Pope Benedict & the Baptism of Christ

Carnazzo, Rev. Hezekias

Dear Brothers and Sisters,

Sooner or later everything that begins on earth comes to its end, like the meadow grass that springs up in the morning and by evening has wilted. In Baptism, however, the tiny human being receives a new life, the life of grace, which enables him or her to enter into a personal relationship with the Creator for ever, for the whole of eternity. Unfortunately, human beings are capable of extinguishing this new life with their sin, reducing themselves to being in a situation which Sacred Scripture describes as “second death”. Whereas for other creatures who are not called to eternity, death means solely the end of existence on earth, in us sin creates an abyss in which we risk being engulfed for ever unless the Father who is in Heaven stretches out his hand to us. This, dear brothers and sisters, is the mystery of Baptism: God desired to save us by going to the bottom of this abyss himself so that every person, even those who have fallen so low that they can no longer perceive Heaven, may find God’s hand to cling to and rise from the darkness to see once again the light for which he or she was made. We all feel, we all inwardly comprehend, that our existence is a desire for life which invokes fullness and salvation. This fullness is given to us in Baptism.

We have just heard the account of the Baptism of Jesus in the Jordan. It was a different Baptism from that which these babies are about to receive but is deeply connected with it. Basically, the whole mystery of Christ in the world can be summed up in this term: “baptism”, which in Greek means “immersion”. The Son of God, who from eternity shares the fullness of life with the Father and the Holy Spirit, was “immersed” in our reality as sinners to make us share in his own life:  he was incarnate, he was born like us, he grew up like us and, on reaching adulthood, manifested his mission which began precisely with the “baptism of conversion” administered by John the Baptist. Jesus’ first public act, as we have just heard, was to go down into the Jordan, mingling among repentant sinners, in order to receive this baptism. John was naturally reluctant to baptize him, but because this was the Father’s will, Jesus insisted (cf. Mt 3: 13-15).

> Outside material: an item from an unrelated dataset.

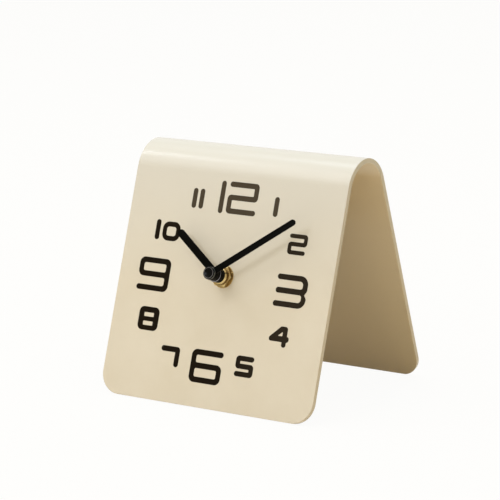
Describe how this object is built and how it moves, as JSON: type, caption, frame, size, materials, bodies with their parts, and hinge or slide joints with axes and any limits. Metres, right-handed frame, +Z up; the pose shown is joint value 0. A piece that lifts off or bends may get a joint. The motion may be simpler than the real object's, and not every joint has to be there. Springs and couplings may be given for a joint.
{
  "type": "desk clock",
  "caption": "Tent-shaped desk clock bent from one sheet, with a hidden battery movement, a bare nut on the dial and two plain black hands.",
  "frame": {"origin": "on the table, under the middle of the stand, at the bottom centre of the whole clock's box", "axes": "+X to the dial's right as seen from the front, +Y to the back, +Z up; the dial faces -Y and leans back"},
  "size_m": [0.12, 0.1044, 0.1169],
  "materials": {
    "cream_coat": "satin powder coat",
    "black_rubber": "matte",
    "brass": "machined, satin",
    "case_plastic": "fine moulded texture",
    "knob_plastic": "moulded, satin",
    "gear_plastic": "moulded acetal",
    "steel": "bright",
    "contact_plate": "nickel plated",
    "magnet": "ground",
    "copper_wire": "enamelled",
    "board": "satin",
    "chip_resin": "gloss",
    "crystal_can": "bright",
    "cell_jacket": "printed film, bare of print",
    "hand_paint": "satin black",
    "cap_gloss": "gloss black"
  },
  "bodies": {
    "stand": {"stand_panel": "cream_coat", "panel_gasket": "black_rubber", "face_washer": "brass", "fixing_nut": "brass", "threaded_bush": "brass", "case_front": "case_plastic", "case_back": "case_plastic", "gear_bridge": "case_plastic", "bridge_screws": "steel", "stator": "steel", "coil_core": "steel", "coil_bobbin": "gear_plastic", "coil_winding": "copper_wire", "circuit_board": "board", "control_chip": "chip_resin", "quartz_crystal": "crystal_can", "contact_plus": "contact_plate", "contact_minus": "contact_plate"},
    "hour": {"hour_wheel": "gear_plastic", "hour_hand": "hand_paint"},
    "minute": {"minute_arbor": "gear_plastic", "minute_hand": "hand_paint", "cap_nut": "cap_gloss"},
    "motion": {"motion_wheel": "gear_plastic"},
    "knob": {"setting_knob": "knob_plastic"},
    "centre": {"centre_wheel": "gear_plastic"},
    "third": {"third_wheel": "gear_plastic"},
    "seconds": {"seconds_wheel": "gear_plastic", "seconds_arbor": "steel"},
    "intermediate": {"intermediate_wheel": "gear_plastic"},
    "rotor": {"rotor_pinion": "gear_plastic", "rotor_magnet": "magnet"},
    "battery": {"battery_cell": "cell_jacket"}
  },
  "joints": [
    {"name": "minute_spin", "type": "hinge", "parent": "stand", "child": "minute", "pos_m": [0, -0.0317, 0.06007], "axis": [0, -0.9455, 0.3256], "continuous": true},
    {"name": "hour_spin", "type": "hinge", "parent": "stand", "child": "hour", "pos_m": [0, -0.0317, 0.06007], "axis": [0, -0.9455, 0.3256], "continuous": true},
    {"name": "motion_spin", "type": "hinge", "parent": "stand", "child": "motion", "pos_m": [0.00773, -0.03238, 0.05812], "axis": [0, -0.9455, 0.3256], "continuous": true},
    {"name": "knob_spin", "type": "hinge", "parent": "stand", "child": "knob", "pos_m": [0.01578, -0.03308, 0.05608], "axis": [0, -0.9455, 0.3256], "continuous": true},
    {"name": "intermediate_spin", "type": "hinge", "parent": "stand", "child": "intermediate", "pos_m": [0.0054, -0.02866, 0.06892], "axis": [0, -0.9455, 0.3256], "continuous": true},
    {"name": "rotor_spin", "type": "hinge", "parent": "stand", "child": "rotor", "pos_m": [0.0089, -0.02668, 0.07465], "axis": [0, -0.9455, 0.3256], "continuous": true},
    {"name": "seconds_spin", "type": "hinge", "parent": "stand", "child": "seconds", "pos_m": [0, -0.0317, 0.06007], "axis": [0, -0.9455, 0.3256], "continuous": true},
    {"name": "third_spin", "type": "hinge", "parent": "stand", "child": "third", "pos_m": [-0.00935, -0.02994, 0.06518], "axis": [0, -0.9455, 0.3256], "continuous": true},
    {"name": "centre_spin", "type": "hinge", "parent": "stand", "child": "centre", "pos_m": [0, -0.0317, 0.06007], "axis": [0, -0.9455, 0.3256], "continuous": true},
    {"name": "battery_slide", "type": "slide", "parent": "stand", "child": "battery", "axis": [0, 0.9455, -0.3256], "range_m": [0, 0.025]}
  ],
  "couplings": [
    {"joint": "hour_spin", "follows": "minute_spin", "ratio": 0.083333},
    {"joint": "motion_spin", "follows": "minute_spin", "ratio": -0.33333},
    {"joint": "knob_spin", "follows": "minute_spin", "ratio": 0.85714},
    {"joint": "rotor_spin", "follows": "intermediate_spin", "ratio": -6},
    {"joint": "seconds_spin", "follows": "intermediate_spin", "ratio": -0.2},
    {"joint": "third_spin", "follows": "intermediate_spin", "ratio": 0.026667},
    {"joint": "centre_spin", "follows": "intermediate_spin", "ratio": -0.0033333}
  ]
}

Why, therefore, did the Father desire this? Was it because he had sent his Only-Begotten Son into the world as the Lamb to take upon himself the sins of the world (cf. Jn 1: 29)? The Evangelist recounts that when Jesus emerged from the waters, the Holy Spirit descended upon him in the form of a dove, while the Father’s voice from Heaven proclaimed him “my beloved Son in whom I am well pleased” (Mt 3: 17). From that very moment, therefore, Jesus was revealed as the One who came to baptize humanity in the Holy Spirit: he came to give men and women life in abundance (cf. Jn 10: 10), eternal life, which brings the human being back to life and heals him entirely, in body and in spirit, restoring him to the original plan for which he was created. The purpose of Christ’s existence was precisely to give humanity God’s life and his Spirit of love so that every person might be able to draw from this inexhaustible source of salvation. This is why St Paul wrote to the Romans that we were baptized into the death of Christ in order to have his same life as the Risen One (cf. Rom 6: 3-4). For this reason Christian parents . . . bring their children to the baptismal font as soon as possible, knowing that life which they have communicated calls for a fullness, a salvation that God alone can give. And parents thus become collaborators of God, transmitting to their children not only physical but also spiritual life.